Wednesday, November 6, 2019

Drinking is a Topic of Conversation

Miranda Popkey has a novel, coming in January, that was written, perhaps, just for me.

or

Miranda Popkey wrote this thing and you're going to love it.

or

Miranda Popkey fashioned a novel that does something I like best - it makes me feel like I'm in a bar, it's dark, there's a lot of smoking going on, a lot of cigarettes being lit; it's a little bit loud, but I'm deep in conversation with someone, and because it's a little bit loud, I have to lean in close so I don't miss anything this person says. I don't know what strange alchemy led to this moment - and they tend to be few - when someone just talks. Open, uninhibited, frank. And their story sometimes meanders, there are fits and starts, sure, but when I think about it, each word is building on the one before it so actually? Actually? There's nothing haphazard about what I'm hearing. It's intentional, vitally so, but because I'm in a bar, and my drink is sweating on the table in front of me, and it's so cold and it's so good, and as I sip I'm reminded that there are few things that America has given the world that are better than a goddamn cocktail.

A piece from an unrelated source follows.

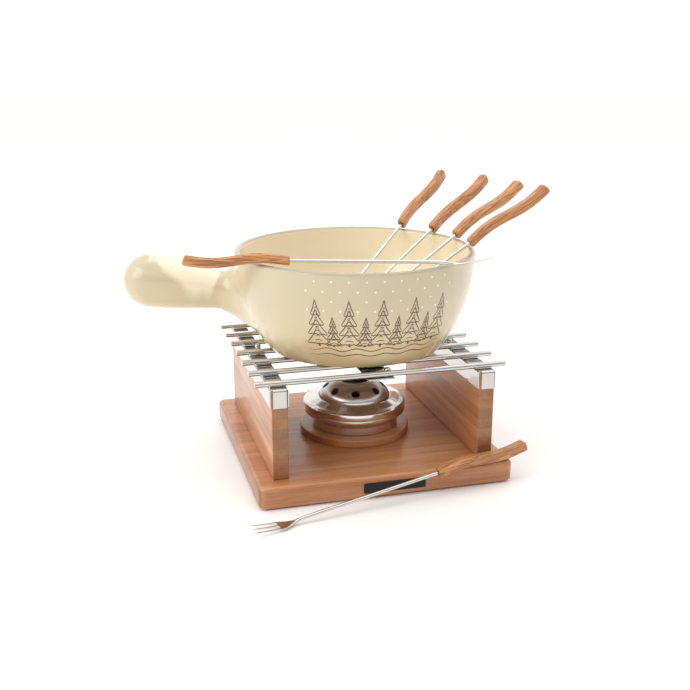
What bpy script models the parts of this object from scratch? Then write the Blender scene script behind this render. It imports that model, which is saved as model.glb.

Few things better than the conversation that can ensue over drinks.

And in Miranda Popkey's novel, Topics of Conversation, that's exactly what you're going to find.  Conversations that leap forward in time. Sometimes one-sided, sometimes with a bit of an edge, but always they're going to be telling you about the people involved, the people speaking, the people listening. And they're so intimate, so revealing, that sometimes I had to stop, to remind myself that they didn't know I was eavesdropping - it's a book in my hand, not women at the next table having one of those fabulous conversations that you don't want to miss but you don't want to be too obvious in your listening.

That's another thing - most of the conversations here are by women to women, and so I did feel as if I was hearing unexpurgated thoughts that I, for one, am not often privy to.

Yes, then, this is a book right in my wheelhouse - intimate, sharp, smart.  Does it appeal to me particularly because some of the conversations take place in San Francisco, home for me for many years? And that it ends with a conversation in the San Joaquin Valley, where I was born and raised? Of course. But sometimes the best conversations, the best writing, take the specific and illuminate wider issues.

Have I said that this book was written just for me but that you're going to love it?  I think I did.

*     *     *

So - what to drink, what to drink.  The first conversation has a lot of wine being consumed.  A lot.  So I wanted to use wine. There's some coffee drinking, some mention of martinis, mimosas - and then we get to the bourbon.  George Dickel.

That stopped me because that's what I wanted - I'm in a bar, right? And I'm smoking. I mean, I don't smoke, but to quote from Topics of Conversation: "I wasn't a smoker, that is to say I only smoked other people's cigarettes." So I'm in a bar, smoking and this isn't a fancy place, the bar I've created in my mind, it's a good old-fashioned dive, and I'm ordering whiskey.  Dickel if they have it.  You've seen the t shirts, right?

If all you know is Jack
You don't know Dickel

Bourbon it was, then. But there was so much wine, there at the beginning, and I did want to use that - so I'm going to cheat a little bit, because what's vermouth? Fortified wine, thank you very much.  So I've got some Dickel, some vermouth, and since I don't want to just have a Manhattan, I'll add some of that coffee that Popkey mentioned.

As far as the name of our drink goes, there's a terrific conversational exchange that takes place between two women at an artist's exhibit entitled "Daddy Issues."

    "I'm sorry, ma'am." This was the bartender. "At the artist's request, we have stocked a full bar but are only serving one drink:  George Dickel, on the rocks. That's a whiskey, ma'am. A particular favorite of the artist's father."
    "I know Dickel's a whiskey. And don't call me ma'am." To my friend. "Too early?"
    "Never."

I love how the patronizing tone of the bartender is called out immediately. Bartenders? Don't do this.

Anyway, there's our drink, and there's our name. And the coffee will fit in very nicely because, truly, it's never too early for coffee.

NEVER TOO EARLY:

2 oz. George Dickel Whiskey
.75 oz. sweet vermouth
.25 oz. coffee liqueur

Stir all with ice.  I normally would have served this straight up, but the artist called for it to be on the rocks, and who am I to argue?